Listing 11.9. The finger.cgi
program (Perl using pipes).
#!/usr/local/bin/perl
require 'cgi-lib.pl';
select(stdout); $| = 1;
print &PrintHeader;
if (&ReadParse(*input)) {
if ($input{'who'}) {
print &HtmlTop("Finger results"),"<pre>\n";
open(FINGER,"-|") || exec "/usr/bin/finger",$input{'who'};
while (<FINGER>) {
print;
}
print "</pre>\n",&HtmlBot;
}
else {
&print_form;
}
}
else {
&print_form;
}
sub print_form {
print &HtmlTop("Finger Gateway");
print "<form>\n";
print "Who? <input name=\"who\">\n";
print "</form>\n";
print &HtmlBot;
}
Security
It is extremely important to
consider security when you write gateway applications. Two specific security
risks exist that you need to avoid. First, as previously stated, avoid
spawning a shell if possible. If you cannot avoid spawning a shell, make
sure you escape any non-alphanumeric characters (metacharacters). You do
this by preceding the metacharacter with a backslash (\).

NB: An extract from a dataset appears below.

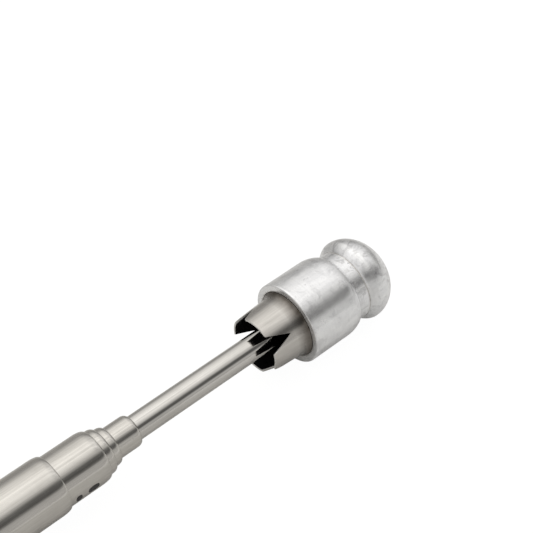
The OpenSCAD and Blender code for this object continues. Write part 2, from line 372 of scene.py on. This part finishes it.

You must note that using a Web
gateway could circumvent certain access restrictions. For example, suppose
your school, school.edu, only allowed people to finger from within the
school. If you set up a finger gateway running on www.school.edu, then
anyone outside the school could finger machines within the school. Because
the finger gateway runs the finger program from within the school.edu, the
gateway sends the output to anyone who requests it, including those outside
of school.edu.
If you want to maintain access
restrictions, you need to build an access layer on your CGI program as well.
You can use the REMOTE_ADDR and REMOTE_HOST environment variables to
determine from where the browser is connecting.
True
Client/Server Gateways
If you do not already have an
adequate client for certain network services, or if you want to avoid the
extra overhead of calling this extra program directly, you can include the
appropriate protocol within your CGI application. This way, your CGI gateway
talks directly to the network service rather than call another program that
communicates with the service.
Although this way has an
efficiency advantage, your programs are longer and more complex, which means
longer development time. Additionally, you generally duplicate the work in
the already existing client that handles the network connections and
communication for you.
If you do decide to write a
gateway client from scratch, you need to first find the protocol. You can
get most of the Internet network protocols via ftp at ds.internic.net. A
nice Web front-end to various Internet protocols and RFC's exists at
<URL:http://www.cis.ohio-state.edu/hypertext/information/rfc.html>.
Network Programming
To write any direct gateways, you
need to know some basic network programming. This
section briefly describes network client programming on UNIX using Berkeley
sockets. The information in this section is not meant to serve as a
comprehensive tutorial to network programming; you should refer to other
sources for more information.
TCP/IP (Internet) network
communication on UNIX is performed using something called a socket (or a
Berkeley socket). As far as the programmer is concerned, the socket works
the same as a file handle (although internally, a socket is very different
from a file handle).
Before you can do any network
communication, you must open a socket using the socket() function (in both C
and Perl). socket() takes three arguments-a domain, a socket type, and a
protocol-and returns a file descriptor. The domain tells the operating
system how to interpret the given domain name. Because you are doing
Internet programming, you use the domain AF_INET as defined in the header
file, socket.h, which is located in /usr/include/sys.
The socket type is either
SOCK_STREAM or SOCK_DGRAM. You almost definitely will use SOCK_STREAM, which
guarantees reliable, orderly delivery of information to the server. Network
services such as the World Wide Web, ftp, gopher, and e-mail use SOCK_STREAM.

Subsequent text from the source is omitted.